EU ETS alternatives – possibilities offered by the UK opt-out scheme
Saturday, 09 June 2012 20:21

 

The potential administrative cost savings offered under the EU ETS opt out scheme are the replacement of requirement to surrender allowances with an emission reduction target; simplified monitoring, reporting and verification; removal of the requirement to hold a registry account and less burdensome rules for target adjustment on changes of installation capacity. On the other side, installations, however, will not receive a free allocation of emission allowances.

 

General Remarks

 

The interesting practical follow-up to remarks made in the article 'Exclusion of small installations and hospitals from EU ETS – time for conclusive decisions' are the legislative developments in the UK allowing small emitters to opt out EU ETS from 2013

(http://www.decc.gov.uk/en/content/cms/news/pn12_067/pn12_067.aspx).

 

Small emitters and hospital installations are offered the opportunity to ‘opt out’ from the EU ETS from 2013 as part of the UK Government efforts to cut down on red-tape.

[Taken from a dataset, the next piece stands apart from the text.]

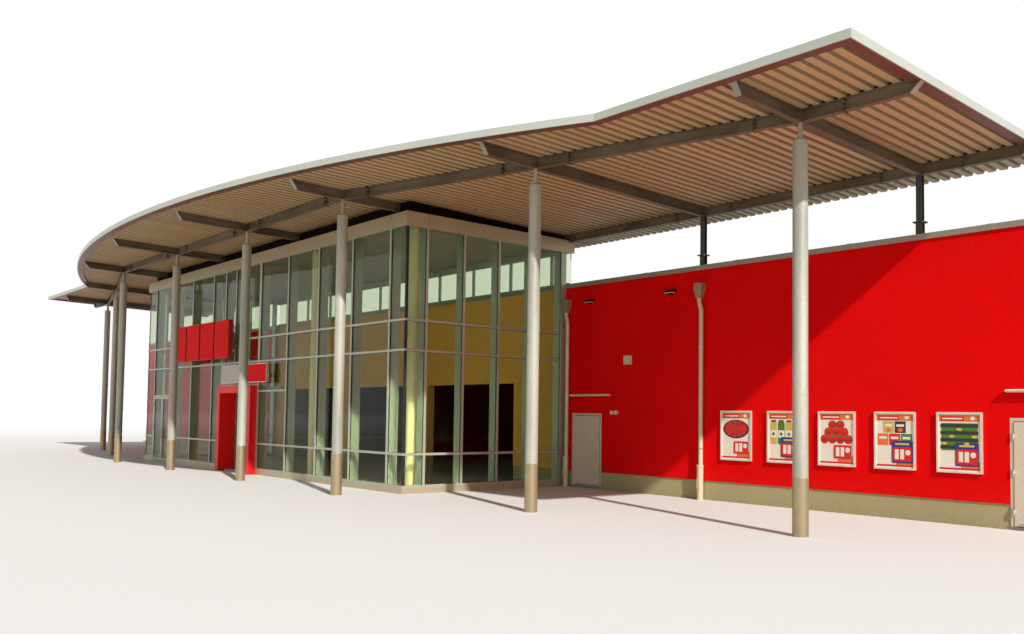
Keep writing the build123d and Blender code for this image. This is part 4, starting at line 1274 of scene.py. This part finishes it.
@dataclass
class PosterRow(Assembly):
    """Printed sheets in the wall frames: plain generic offers made of simple shapes."""

    border: float = 0.018
    back: float = 0.010
    sheet: float = 0.0015
    layer: float = 0.0011
    rim: float = 0.004
    proud: float = 0.0002

    def shape(self, mark: Panel, low: Vector, size: Vector, seat: float) -> Thing:
        """Model one mark as a thin raised shape.

        Args:
            mark: what to model.
            low: the sheet's lowest corner.
            size: its width and height.
            seat: the Y of the paper's face.

        Returns:
            The shape.
        """
        x, z = low.x + mark.x * size.x, low.z + mark.z * size.z
        half_w, half_h = mark.wide * size.x / 2, mark.high * size.z / 2
        front = seat - self.layer * mark.level
        if isinstance(mark, Disc):
            spot = rod((x, seat, z), (x, front, z), 1.0, 28)
            with picked(spot, lambda face: True):
                bpy.ops.transform.resize(value=(half_w, 1.0, half_h), center_override=(x, 0, z))
            return inset(spot, Face.FRONT, min(half_w, half_h) * 0.12, -self.proud)
        sheet = block((x - half_w, front, z - half_h), (x + half_w, seat, z + half_h))
        return round_corners(sheet, min(mark.soft, half_w * 0.9, half_h * 0.9))

    def build_sheets(self) -> None:
        """Print the paper and every mark, one piece for each ink."""
        shapes: dict[Ink, list[Thing]] = {ink: [] for ink in Ink}
        sheets = (bowl_sheet, jar_sheet, fruit_sheet, carton_sheet, crate_sheet)
        for (low, high), make in zip(solids("poster_frames"), sheets):
            low = Vector((low.x + self.border, high.y - self.back, low.z + self.border))
            high = Vector((high.x - self.border, high.y - self.back, high.z - self.border))
            seat = low.y - self.sheet
            paper = block((low.x, seat, low.z), high)
            shapes[PAPER].append(inset(paper, Face.FRONT, self.rim, -self.proud))
            for mark in COMMON_MARKS + make():
                shapes[mark.ink].append(self.shape(mark, low, high - low, seat))
        for ink, things in shapes.items():
            finish(things, ink.value[0], Print(*ink.value))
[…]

The effort is worth considering as, pursuant to the UK government estimations,  the Opt Out scheme could save industry up to £80 million from 2013-2020, depending on take up from the around 250 eligible installations, accounting for 1% of UK EU ETS emissions.

 

Limiting Deadlines

 

There are, however, a few limiting legal circumstances that should be borne in mind as regards the said issue. Assuming that the legal instrument provided for in Article 11 of the Directive - National Implementation Measure (NIM), besides a list of all installations in the territory of the Member State included in the Scheme as from 2013, should also reflect decisions of Member States under the said Article 27, i.e. in relation to the possible exclusion of small emitters and hospitals from EUETS and the fact that NIMs should published and submitted by each Member State to the European Commission by 30 September 2011, the statutory deadlines for the said political and legal decisions generally lapsed (the separate issue is that Member States have been in delay with meeting requirements relating to the submission of NIMs). It is apparent that the UK Government have, however, met them given the indication on the DECC website ‘We have worked successfully with the European Commission to ensure EU regulation is proportionate.’

 

So, this is time for appropriate decisions of the respective UK small installations and hospitals, which have the sole opportunity to exclude their installations from EU ETS.

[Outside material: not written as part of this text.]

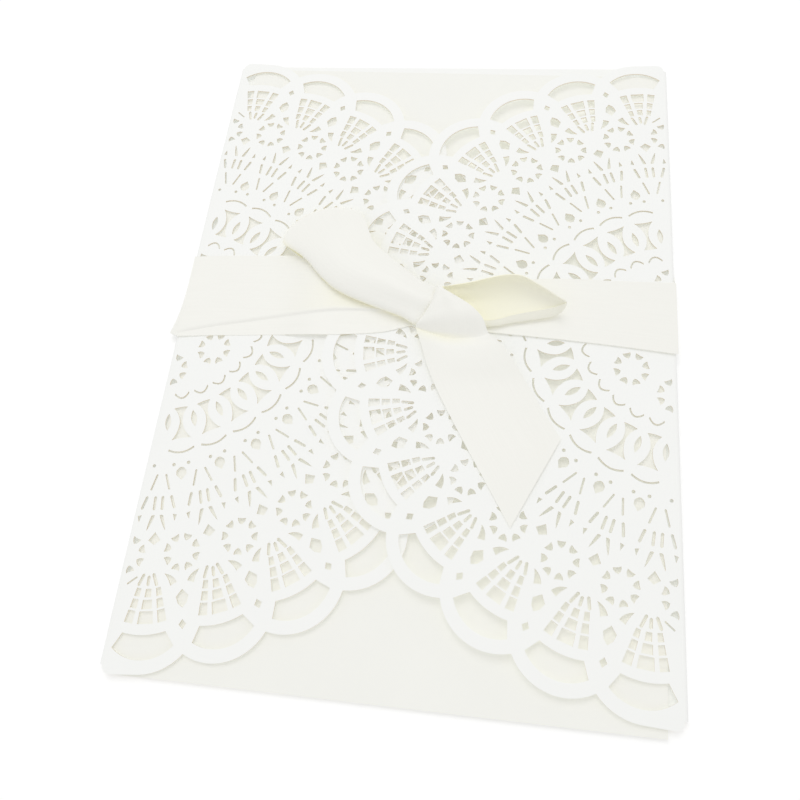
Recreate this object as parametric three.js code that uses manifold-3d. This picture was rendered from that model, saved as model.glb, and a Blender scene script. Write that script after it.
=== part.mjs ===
// Gatefold wedding card, closed and tied with a satin ribbon.
//
// One sheet of card is folded twice into a back panel and two lace-cut flaps. Each flap is half of
// a round doily whose centre lies on its fold. The right flap lies over the left one. A plain insert
// sheet rests on the back panel, a little low and a little turned. A satin ribbon runs round the
// middle of the card and is tied on the front in a bow with two loops and one long tail.
//
// Millimetres, +Z up. The card lies on its back with its height along Y. The origin is on the
// surface that the card lies on, below the middle of the back panel.

import * as THREE from 'three';
import { mergeVertices } from 'three/addons/utils/BufferGeometryUtils.js';
import Module from 'manifold-3d';

const wasm = await Module();
wasm.setup();

// Card sheet
const cardWidth = 130;
const cardHeight = 180;
const cardThickness = 0.4;
const cornerRadius = 2;
const leftLean = THREE.MathUtils.degToRad(0.6);
const clearance = 0.3;
const foldSteps = 5;
const rows = 12;

// Insert sheet
const insertWidth = 124;
const insertHeight = 178;
const insertThickness = 0.4;
const insertTurn = THREE.MathUtils.degToRad(-0.92);
const insertRight = 0.3;
const insertDown = 1.8;

// Ribbon
const ribbonWidth = 22;
const ribbonThickness = 0.4;
const ribbonMiddle = 8;
const wrapSteps = 6;

// Bow, its loops and tail measured from the middle of the knot
const knotRight = 5;
const knotDown = 4;
const knotLength = 15;
const knotWidth = 17;
const knotHeight = 6;
const pinch = 5;
const leftLoopLength = 40;
const leftLoopWidth = 22;
const leftLoopAngle = THREE.MathUtils.degToRad(146);
const leftLoopRise = 5.8;
const rightLoopLength = 32;
const rightLoopWidth = 16;
const rightLoopAngle = THREE.MathUtils.degToRad(4);
const rightLoopRise = 7.4;
const tailLength = 51;
const tailAngle = THREE.MathUtils.degToRad(-59);
const tailWidth = 20;
const tailSlant = 8;
const tailLift = 0.6;

// Lace, drawn for a doily of this radius and enlarged or reduced with the flap
const drawnRadius = 90;
const sectors = 14;
const scallopRadius = 13.4;
const scallopDepth = 3.6;
const scallopSteps = 5;
const scallopRim = 3;
const roundelRing = 63.4;
const roundelPetals = 8;
const petalReach = 4.45;
const petalStart = 2.75;
const petalHalf = 0.95;
const innerRoundelRing = 14.4;
const innerRoundelSector = 4;
const fanRoot = 61.4;
const fanSpread = THREE.MathUtils.degToRad(13);

// Each opening is drawn in mm beside and along its own axis, a radius of the doily
const windowSill = [[-5.2, 80.8], [0, 81.6], [5.2, 80.8]];
const windowHalf = 7.2;
const middleBlade = [[-0.25, 68.9], [0.25, 68.9], [1.55, 79.2], [-1.55, 79.2]];
const sideBlade = [[-0.3, 68.2], [0.3, 68.2], [0.9, 79.6], [-0.9, 79.6]];
const lozenge = [[0, 58.1], [1.6, 60], [0, 61.2], [-1.6, 60]];
const spike = [[0.55, 49.6], [1.3, 49.6], [2.3, 57.3]];
const pentagon = [[0, 72.1], [1.5, 73.4], [1.1, 75.8], [-1.1, 75.8], [-1.5, 73.4]];
const arcSlit = [[-3.1, 37.1], [0, 38], [3.1, 37.1], [3.3, 37.7], [0, 38.7], [-3.3, 37.7]];
const hourglass = [[-1.75, 26.5], [1.75, 26.5], [0.4, 30], [2.3, 34.5], [-2.3, 34.5], [-0.4, 30]];

// Heights and bends that follow from the sizes
const halfWidth = cardWidth / 2;
const halfHeight = cardHeight / 2;
const ribbonRise = ribbonThickness + clearance;
const panelMiddle = ribbonRise + cardThickness / 2;
const foldRadius = (cardThickness + insertThickness) / 2 + clearance;
const foldOverhang = foldRadius + cardThickness / 2;
const foldStart = halfWidth - foldOverhang;
const flapRadius = halfHeight;
const laceScale = flapRadius / drawnRadius;
const flapPitch = Math.PI / sectors;
const leftTipRise = flapRadius * Math.tan(leftLean);
const rightLean = Math.atan((leftTipRise + cardThickness + 1.2 * clearance) / (cardWidth - flapRadius));
const foldMiddle = panelMiddle + foldRadius;
const flapAtFold = panelMiddle + 2 * foldRadius;

function leanOf(side) {
  return side > 0 ? rightLean : leftLean;
}

function flapStart(side) {
  return foldStart + foldRadius * (Math.PI - leanOf(side));
}

// The sheets lie over the ribbon and sag on both sides of it, down to the surface at the card's ends
function sag(y) {
  const flat = ribbonWidth / 2 + clearance;
  const reach = Math.abs(y - ribbonMiddle) - flat;
  const span = halfHeight - Math.sign(y - ribbonMiddle) * ribbonMiddle - flat;
  const share = THREE.MathUtils.clamp(reach / span, 0, 1);
  return ribbonRise * share * share;
}

// A point of the flat blank, s across and y up, at n from the sheet's middle, on the folded card
function fold(s, y, n) {
  const side = s < 0 ? -1 : 1;
  const reach = Math.abs(s);
  if (reach <= foldStart) {
    return new THREE.Vector3(s, y, panelMiddle + n - sag(y));
  }
  const sweep = Math.PI - leanOf(side);
  const turned = Math.min((reach - foldStart) / foldRadius, sweep);
  const along = Math.max(reach - flapStart(side), 0);
  const x = foldStart + (foldRadius - n) * Math.sin(turned) + along * Math.cos(turned);
  const z = foldMiddle - (foldRadius - n) * Math.cos(turned) + along * Math.sin(turned);
  return new THREE.Vector3(side * x, y, z - sag(y));
}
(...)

Pursuant to the UK Government notice any application forms in that regard submitted to DECC after 18 July 2012 will not be accepted and the installation will remain in the EU ETS. Additionally, once an application form has been submitted for an eligible installation, operators will be unable to alter their decision.

 

The Aim of the Scheme


The scheme aims to alleviate the disproportionately higher administrative burden faced by small installations and hospitals per tonne of CO2 emitted and as such is a key proposal on cutting out ‘red tape.’ Administrative costs for small emitters are estimated at over £1/t CO2, while large emitter costs are estimated to be £0.04/t CO2.

 

Eligible installations

 

To be eligible to opt out installations must be incumbent to the EU ETS and meet the criteria for a small emitter: verified annual emissions below 25,000t CO2e from 2008 onward and, where it undertakes combustion, thermal capacity below 35 MW during 2008-2010. Incumbent hospital installations may also opt out. The opt out is only available to stationary installations, therefore aircraft operators are not eligible to opt out.

 

The Start Date of the Opt-Out


The UK ‘Opt-out’ will take effect from January 2013, the start of Phase III of the EU ETS.

 

Alternative Measures Applicable to Opt-Out Installations

 

Installations that are opted out will be given an individual emission reduction target and will face a penalty if annual emissions exceed this target. The penalty price per tonne of carbon dioxide equivalent will be set in line with the EU Emission Allowance (EUA) price.

 

Operators will not be required to surrender allowances against emissions and will therefore will not receive a free allocation.